A strip of film with holes punched in it.
December 8, 2023 - 7:30 pm
In-person: 
Introduction by Chon Noriega, Distinguished Professor, UCLA School of Theater, Film and Television; artist Raphael Montañez Ortiz (via video).


Admission is free. No advance reservations. Your seat will be assigned to you when you pick up your ticket at the box office. Seats are assigned on a first come, first served basis. The box office opens one hour before the event.

Part 1: Taking an Axe and Hole Punch to Celluloid

In the late 1950s, Raphael Montañez Ortiz purchased 16mm one-reel shorts sold at local drug stores and camera shops for home viewing. Most came from Castle Films, which marketed excerpted scenes or re-edited sequences from newsreels, documentaries and Hollywood feature films. For Ortiz, who grew up listening to radio programs, these one-reel films not only brought mass media into the home, as did radio and television, they were also physical objects one could appropriate, break down and remake into something else. In this regard, he was very influenced by Dada, Duchamp and the Readymade. But he also added his own evolving interest in non-Western ritual, the unconscious and destruction within art practice. Note: to provide historical context, the source will be screened before Ortiz’s film.
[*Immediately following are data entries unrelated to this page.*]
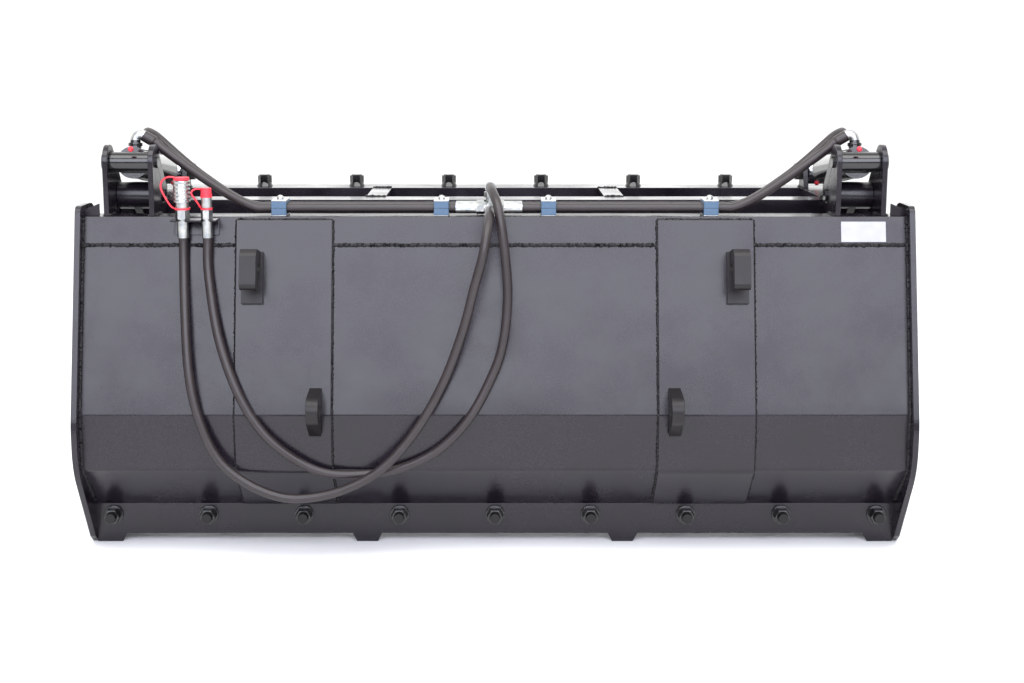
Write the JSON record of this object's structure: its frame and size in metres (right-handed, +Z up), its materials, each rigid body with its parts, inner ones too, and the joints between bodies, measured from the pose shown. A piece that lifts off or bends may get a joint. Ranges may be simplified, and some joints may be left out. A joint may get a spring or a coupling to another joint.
{
  "type": "manure grab",
  "caption": "Loader grab with a bent closed back, side plates, a row of straight lower tines, and a hydraulic claw of curved tines hinged on the top rail.",
  "frame": {"origin": "bottom centre of the bounding box, on the floor", "axes": "+X across the grab to its right seen from the loader, +Y forward along the lower tines, +Z up"},
  "size_m": [1.8, 1.013, 0.9091],
  "materials": {
    "painted_steel": "black gloss powder coat on welded sheet and tube",
    "cylinder_paint": "black gloss paint on turned tube",
    "forged_steel": "black painted forged steel",
    "pin_steel": "turned steel, lightly oiled",
    "rod_chrome": "hard chromed rod",
    "zinc_plate": "bright zinc plate",
    "clamp_plastic": "moulded light blue plastic",
    "hose_rubber": "smooth black rubber cover",
    "cap_plastic": "soft red plastic"
  },
  "bodies": {
    "rack": {"back_plate": "painted_steel", "top_rail": "painted_steel", "side_plate_left": "painted_steel", "side_plate_right": "painted_steel", "corner_gussets": "painted_steel", "tine_beam": "painted_steel", "tine_sockets": "forged_steel", "lower_tine_1": "forged_steel", "lower_tine_2": "forged_steel", "lower_tine_3": "forged_steel", "lower_tine_4": "forged_steel", "lower_tine_5": "forged_steel", "lower_tine_6": "forged_steel", "lower_tine_7": "forged_steel", "lower_tine_8": "forged_steel", "lower_tine_9": "forged_steel", "lower_tine_nuts": "forged_steel", "hitch_plate_left": "painted_steel", "hitch_plate_right": "painted_steel", "hitch_hooks": "painted_steel", "lock_eyes": "painted_steel", "bracket_plates_left": "painted_steel", "bracket_plates_right": "painted_steel", "barrel_pins": "pin_steel", "hinge_pins": "pin_steel", "hose_clamps": "clamp_plastic", "clamp_plates": "zinc_plate", "supply_tees": "zinc_plate", "hoses_left": "hose_rubber", "hoses_right": "hose_rubber", "drop_hose_a": "hose_rubber", "drop_hose_b": "hose_rubber", "coupler_large": "zinc_plate", "coupler_small": "zinc_plate", "coupler_caps": "cap_plastic", "coupler_holder": "painted_steel"},
    "claw": {"torque_tube": "painted_steel", "upper_tine_beam": "painted_steel", "claw_arms": "painted_steel", "hinge_hubs": "painted_steel", "rod_ears": "painted_steel", "upper_tine_1": "forged_steel", "upper_tine_2": "forged_steel", "upper_tine_3": "forged_steel", "upper_tine_4": "forged_steel", "upper_tine_5": "forged_steel", "upper_tine_6": "forged_steel", "upper_tine_7": "forged_steel", "upper_tine_8": "forged_steel", "upper_tine_nuts": "forged_steel", "rod_pins": "pin_steel"},
    "cylinder_left": {"barrel_left": "cylinder_paint", "gland_left": "cylinder_paint", "port_fittings_left": "zinc_plate"},
    "cylinder_right": {"barrel_right": "cylinder_paint", "gland_right": "cylinder_paint", "port_fittings_right": "zinc_plate"},
    "piston_left": {"rod_left": "rod_chrome"},
    "piston_right": {"rod_right": "rod_chrome"},
    "sleeve": {"coupler_sleeve": "zinc_plate"}
  },
  "joints": [
    {"name": "claw_hinge", "type": "hinge", "parent": "rack", "child": "claw", "pos_m": [0, -0.20744, 0.764], "axis": [1, 0, 0], "range_deg": [0, 55]},
    {"name": "cylinder_left_hinge", "type": "hinge", "parent": "rack", "child": "cylinder_left", "pos_m": [-0.79, -0.27244, 0.842], "axis": [1, 0, 0], "range_deg": [0, 50], "deforming": ["hoses_left"]},
    {"name": "cylinder_right_hinge", "type": "hinge", "parent": "rack", "child": "cylinder_right", "pos_m": [0.79, -0.27244, 0.842], "axis": [1, 0, 0], "range_deg": [0, 50], "deforming": ["hoses_right"]},
    {"name": "piston_left_slide", "type": "slide", "parent": "cylinder_left", "child": "piston_left", "axis": [0, 0.9928, -0.1196], "range_m": [-0.086, 0]},
    {"name": "piston_right_slide", "type": "slide", "parent": "cylinder_right", "child": "piston_right", "axis": [0, 0.9928, -0.1196], "range_m": [-0.086, 0]},
    {"name": "sleeve_slide", "type": "slide", "parent": "rack", "child": "sleeve", "axis": [0, 0, -1], "range_m": [0, 0.006], "stiffness_N_per_m": 3000, "springref_m": -0.004}
  ],
  "couplings": [
    {"joint": "cylinder_left_hinge", "follows": "claw_hinge", "ratio": 0.8996},
    {"joint": "cylinder_right_hinge", "follows": "claw_hinge", "ratio": 0.8996},
    {"joint": "piston_left_slide", "follows": "claw_hinge", "m_per_rad": -0.08826},
    {"joint": "piston_right_slide", "follows": "claw_hinge", "m_per_rad": -0.08826}
  ]
}
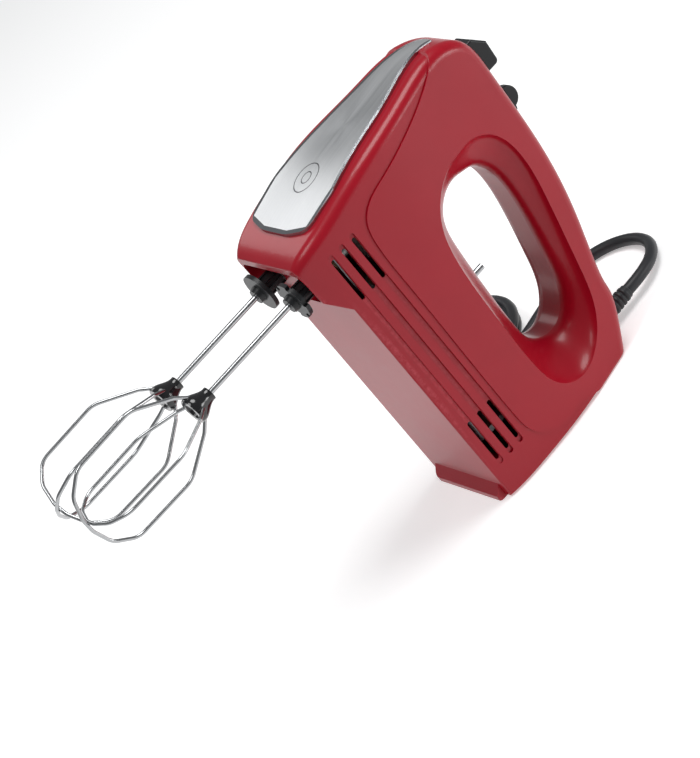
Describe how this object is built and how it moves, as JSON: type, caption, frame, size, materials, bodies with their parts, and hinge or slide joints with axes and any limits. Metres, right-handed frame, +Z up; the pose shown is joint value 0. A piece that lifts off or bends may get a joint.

Special thanks to our community partner: Los Angeles Filmforum.

Golf

U.S., 1957

The film is a ritual destruction of a 1940 sports documentary that follows three top American golfers from Pebble Beach to Augusta, Georgia. Ortiz punches holes in the film using a revolving hole punch plier with different punch sizes. As he explains, "Golf was the result of my attempt to make space in the frame, space that was non-film space, that would take over the film space. With each random hole punch, I chanted, ‘Emptiness is fullness.’” Ortiz then excerpted the final 70 seconds of the film, which have an “instructional” quality to them emphasized by veteran radio announcer Alois Havrilla’s narration.

16mm, b&w, 1 min. Premiere of restored print. Restoration funding provided by the National Film Preservation Foundation. Restored by the UCLA Chicano Studies Research Center in cooperation with the UCLA Film & Television Archive. Laboratory services provided by BB Optics, Inc.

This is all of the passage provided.